WHAT TO PRODUCE: Reproduce the entries shown below only from the line with "obj.parent = None" down to the line with "TABLE_STEPS = 6", keeping both end lines and copying each one exactly.

DATASET ROWS:
★ ★ ★ ★

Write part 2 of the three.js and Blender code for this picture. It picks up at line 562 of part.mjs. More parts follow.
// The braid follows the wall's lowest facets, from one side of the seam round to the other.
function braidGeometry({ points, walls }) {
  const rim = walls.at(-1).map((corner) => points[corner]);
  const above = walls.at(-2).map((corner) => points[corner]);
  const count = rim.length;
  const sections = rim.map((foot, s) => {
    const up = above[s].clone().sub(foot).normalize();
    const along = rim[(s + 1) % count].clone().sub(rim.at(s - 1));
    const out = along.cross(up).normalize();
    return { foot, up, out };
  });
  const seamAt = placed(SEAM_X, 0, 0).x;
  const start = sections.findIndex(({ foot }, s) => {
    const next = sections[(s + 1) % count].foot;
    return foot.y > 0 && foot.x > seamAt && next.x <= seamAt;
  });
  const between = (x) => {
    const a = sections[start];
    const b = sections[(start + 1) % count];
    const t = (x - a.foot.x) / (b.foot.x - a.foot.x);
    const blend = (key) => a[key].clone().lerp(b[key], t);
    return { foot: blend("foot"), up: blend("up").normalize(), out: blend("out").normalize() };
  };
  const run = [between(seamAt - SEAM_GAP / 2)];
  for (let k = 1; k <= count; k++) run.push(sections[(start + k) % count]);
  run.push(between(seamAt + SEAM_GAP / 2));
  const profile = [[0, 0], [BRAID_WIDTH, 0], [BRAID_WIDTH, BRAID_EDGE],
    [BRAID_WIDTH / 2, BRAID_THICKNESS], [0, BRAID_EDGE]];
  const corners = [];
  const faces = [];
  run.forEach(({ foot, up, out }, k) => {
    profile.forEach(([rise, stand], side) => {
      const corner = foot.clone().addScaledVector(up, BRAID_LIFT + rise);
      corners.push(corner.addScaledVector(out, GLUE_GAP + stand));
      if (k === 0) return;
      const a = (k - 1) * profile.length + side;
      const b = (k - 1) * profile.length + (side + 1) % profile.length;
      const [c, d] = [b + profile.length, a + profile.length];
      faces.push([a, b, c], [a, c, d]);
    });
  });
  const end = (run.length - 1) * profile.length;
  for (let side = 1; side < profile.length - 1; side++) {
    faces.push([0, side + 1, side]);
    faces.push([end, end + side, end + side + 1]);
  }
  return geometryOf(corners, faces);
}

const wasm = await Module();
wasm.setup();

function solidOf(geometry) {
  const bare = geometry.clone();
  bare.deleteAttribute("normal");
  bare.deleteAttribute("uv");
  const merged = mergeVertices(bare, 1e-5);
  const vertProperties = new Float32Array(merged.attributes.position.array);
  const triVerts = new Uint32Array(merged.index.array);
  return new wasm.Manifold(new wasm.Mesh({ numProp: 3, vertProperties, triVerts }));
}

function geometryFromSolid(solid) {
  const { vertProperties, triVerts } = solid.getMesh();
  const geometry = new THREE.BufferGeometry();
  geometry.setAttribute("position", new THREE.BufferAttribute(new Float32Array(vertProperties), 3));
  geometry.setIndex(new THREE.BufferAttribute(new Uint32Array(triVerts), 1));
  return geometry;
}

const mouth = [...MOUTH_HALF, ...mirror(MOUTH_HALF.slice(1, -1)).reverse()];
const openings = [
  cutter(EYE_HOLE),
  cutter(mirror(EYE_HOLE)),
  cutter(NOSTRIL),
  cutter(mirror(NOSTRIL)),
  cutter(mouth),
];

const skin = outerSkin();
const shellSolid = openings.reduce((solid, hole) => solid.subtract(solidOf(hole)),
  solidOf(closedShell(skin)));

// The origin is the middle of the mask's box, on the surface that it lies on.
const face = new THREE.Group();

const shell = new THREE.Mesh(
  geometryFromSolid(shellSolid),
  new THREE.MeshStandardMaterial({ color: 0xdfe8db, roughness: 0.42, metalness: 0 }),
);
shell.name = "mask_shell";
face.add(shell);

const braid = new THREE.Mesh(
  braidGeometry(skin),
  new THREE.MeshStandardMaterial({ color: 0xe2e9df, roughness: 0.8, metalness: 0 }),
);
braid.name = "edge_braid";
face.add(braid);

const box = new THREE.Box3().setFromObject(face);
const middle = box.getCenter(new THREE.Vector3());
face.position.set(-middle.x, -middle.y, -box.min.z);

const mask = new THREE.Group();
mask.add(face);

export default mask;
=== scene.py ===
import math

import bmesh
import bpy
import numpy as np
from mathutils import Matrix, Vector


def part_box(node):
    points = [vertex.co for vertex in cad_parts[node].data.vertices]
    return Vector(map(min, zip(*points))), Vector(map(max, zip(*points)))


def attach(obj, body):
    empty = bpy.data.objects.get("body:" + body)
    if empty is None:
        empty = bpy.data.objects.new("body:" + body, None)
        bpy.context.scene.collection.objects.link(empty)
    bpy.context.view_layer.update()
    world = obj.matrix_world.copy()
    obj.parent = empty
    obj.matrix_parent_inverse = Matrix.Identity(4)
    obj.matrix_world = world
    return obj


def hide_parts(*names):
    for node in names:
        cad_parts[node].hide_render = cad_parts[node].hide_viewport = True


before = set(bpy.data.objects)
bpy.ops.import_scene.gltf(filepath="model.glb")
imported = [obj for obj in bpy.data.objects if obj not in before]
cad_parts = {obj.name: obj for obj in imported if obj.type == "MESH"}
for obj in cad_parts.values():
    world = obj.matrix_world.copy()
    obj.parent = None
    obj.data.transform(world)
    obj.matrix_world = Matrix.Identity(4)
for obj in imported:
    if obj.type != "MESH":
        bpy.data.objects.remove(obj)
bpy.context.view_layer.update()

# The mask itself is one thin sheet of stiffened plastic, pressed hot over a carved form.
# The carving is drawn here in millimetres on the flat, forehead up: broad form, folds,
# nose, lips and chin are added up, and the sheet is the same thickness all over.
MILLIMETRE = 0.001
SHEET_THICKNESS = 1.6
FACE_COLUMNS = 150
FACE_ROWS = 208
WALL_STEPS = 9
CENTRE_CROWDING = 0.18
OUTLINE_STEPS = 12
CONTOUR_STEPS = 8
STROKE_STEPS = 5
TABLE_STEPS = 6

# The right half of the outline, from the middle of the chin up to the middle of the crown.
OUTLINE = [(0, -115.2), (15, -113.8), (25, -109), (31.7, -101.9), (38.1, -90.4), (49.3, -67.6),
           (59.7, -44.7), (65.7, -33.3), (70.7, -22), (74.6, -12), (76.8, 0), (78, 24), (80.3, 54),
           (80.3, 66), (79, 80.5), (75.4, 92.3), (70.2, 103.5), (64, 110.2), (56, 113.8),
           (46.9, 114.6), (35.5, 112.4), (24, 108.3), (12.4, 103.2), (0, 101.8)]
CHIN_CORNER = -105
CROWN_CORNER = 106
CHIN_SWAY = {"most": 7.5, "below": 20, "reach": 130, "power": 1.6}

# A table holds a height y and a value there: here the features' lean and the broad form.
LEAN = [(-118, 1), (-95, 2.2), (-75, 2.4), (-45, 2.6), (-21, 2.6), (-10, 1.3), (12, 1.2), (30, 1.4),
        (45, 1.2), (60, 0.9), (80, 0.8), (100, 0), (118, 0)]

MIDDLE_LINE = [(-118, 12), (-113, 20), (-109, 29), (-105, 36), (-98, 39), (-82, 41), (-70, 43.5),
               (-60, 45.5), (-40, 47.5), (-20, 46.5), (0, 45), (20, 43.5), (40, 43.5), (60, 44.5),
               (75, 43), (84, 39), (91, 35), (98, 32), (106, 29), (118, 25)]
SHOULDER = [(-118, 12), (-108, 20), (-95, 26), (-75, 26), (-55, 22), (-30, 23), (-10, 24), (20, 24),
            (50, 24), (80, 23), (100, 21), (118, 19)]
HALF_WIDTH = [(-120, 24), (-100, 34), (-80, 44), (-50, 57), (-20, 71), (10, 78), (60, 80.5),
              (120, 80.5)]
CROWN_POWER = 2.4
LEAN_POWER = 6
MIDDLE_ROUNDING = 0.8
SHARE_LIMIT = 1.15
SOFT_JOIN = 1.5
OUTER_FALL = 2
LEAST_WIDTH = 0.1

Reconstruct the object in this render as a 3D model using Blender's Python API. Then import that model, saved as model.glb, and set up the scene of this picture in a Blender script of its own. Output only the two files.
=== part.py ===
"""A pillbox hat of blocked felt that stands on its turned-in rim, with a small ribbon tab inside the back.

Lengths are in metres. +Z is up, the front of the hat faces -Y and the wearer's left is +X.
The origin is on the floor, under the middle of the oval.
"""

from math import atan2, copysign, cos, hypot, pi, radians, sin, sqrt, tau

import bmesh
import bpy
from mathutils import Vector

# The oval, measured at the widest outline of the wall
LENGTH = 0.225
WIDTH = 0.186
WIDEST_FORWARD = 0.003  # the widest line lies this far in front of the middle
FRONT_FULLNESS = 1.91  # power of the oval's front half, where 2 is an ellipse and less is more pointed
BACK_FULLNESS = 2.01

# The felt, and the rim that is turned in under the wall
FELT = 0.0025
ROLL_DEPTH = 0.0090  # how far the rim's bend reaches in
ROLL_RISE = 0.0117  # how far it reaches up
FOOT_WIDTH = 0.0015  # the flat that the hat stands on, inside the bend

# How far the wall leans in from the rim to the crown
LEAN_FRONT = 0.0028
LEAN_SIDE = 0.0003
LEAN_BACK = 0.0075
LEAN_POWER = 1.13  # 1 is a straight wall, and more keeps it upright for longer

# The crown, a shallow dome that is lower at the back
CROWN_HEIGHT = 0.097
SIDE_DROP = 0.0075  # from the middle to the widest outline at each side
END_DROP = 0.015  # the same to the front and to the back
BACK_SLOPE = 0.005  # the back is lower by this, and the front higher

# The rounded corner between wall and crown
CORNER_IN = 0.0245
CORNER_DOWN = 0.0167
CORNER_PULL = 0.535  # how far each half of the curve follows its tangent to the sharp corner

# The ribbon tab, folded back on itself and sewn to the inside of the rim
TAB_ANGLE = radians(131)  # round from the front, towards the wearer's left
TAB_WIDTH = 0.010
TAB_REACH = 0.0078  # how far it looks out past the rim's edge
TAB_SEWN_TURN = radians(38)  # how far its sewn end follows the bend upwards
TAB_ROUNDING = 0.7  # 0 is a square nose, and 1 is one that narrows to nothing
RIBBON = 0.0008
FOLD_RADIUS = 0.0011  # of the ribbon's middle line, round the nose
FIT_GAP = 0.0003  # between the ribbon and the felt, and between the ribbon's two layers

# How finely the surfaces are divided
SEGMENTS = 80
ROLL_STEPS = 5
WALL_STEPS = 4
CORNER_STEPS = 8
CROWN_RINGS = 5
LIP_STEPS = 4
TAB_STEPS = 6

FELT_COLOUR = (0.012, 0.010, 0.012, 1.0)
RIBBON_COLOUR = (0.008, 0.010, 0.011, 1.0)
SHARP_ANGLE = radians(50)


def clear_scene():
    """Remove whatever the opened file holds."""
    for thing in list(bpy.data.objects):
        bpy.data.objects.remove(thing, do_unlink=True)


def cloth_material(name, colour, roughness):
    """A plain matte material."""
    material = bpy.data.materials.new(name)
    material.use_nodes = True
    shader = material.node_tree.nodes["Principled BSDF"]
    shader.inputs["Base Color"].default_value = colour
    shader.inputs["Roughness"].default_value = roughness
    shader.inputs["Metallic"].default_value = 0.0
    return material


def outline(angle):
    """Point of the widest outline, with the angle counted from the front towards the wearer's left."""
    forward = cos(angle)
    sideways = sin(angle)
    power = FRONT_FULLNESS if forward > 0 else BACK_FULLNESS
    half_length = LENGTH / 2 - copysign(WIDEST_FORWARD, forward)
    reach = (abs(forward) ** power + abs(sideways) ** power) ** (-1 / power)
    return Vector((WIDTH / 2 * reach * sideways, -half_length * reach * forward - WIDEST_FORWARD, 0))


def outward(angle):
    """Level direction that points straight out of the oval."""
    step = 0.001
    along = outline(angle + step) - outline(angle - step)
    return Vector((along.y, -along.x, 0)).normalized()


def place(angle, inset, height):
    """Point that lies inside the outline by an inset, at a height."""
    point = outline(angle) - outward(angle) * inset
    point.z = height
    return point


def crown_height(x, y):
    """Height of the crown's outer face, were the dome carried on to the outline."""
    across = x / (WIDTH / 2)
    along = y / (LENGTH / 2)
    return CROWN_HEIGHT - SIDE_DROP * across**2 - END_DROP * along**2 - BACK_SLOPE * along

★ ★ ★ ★

WRITTEN ANSWER:
    obj.parent = None
    obj.data.transform(world)
    obj.matrix_world = Matrix.Identity(4)
for obj in imported:
    if obj.type != "MESH":
        bpy.data.objects.remove(obj)
bpy.context.view_layer.update()

# The mask itself is one thin sheet of stiffened plastic, pressed hot over a carved form.
# The carving is drawn here in millimetres on the flat, forehead up: broad form, folds,
# nose, lips and chin are added up, and the sheet is the same thickness all over.
MILLIMETRE = 0.001
SHEET_THICKNESS = 1.6
FACE_COLUMNS = 150
FACE_ROWS = 208
WALL_STEPS = 9
CENTRE_CROWDING = 0.18
OUTLINE_STEPS = 12
CONTOUR_STEPS = 8
STROKE_STEPS = 5
TABLE_STEPS = 6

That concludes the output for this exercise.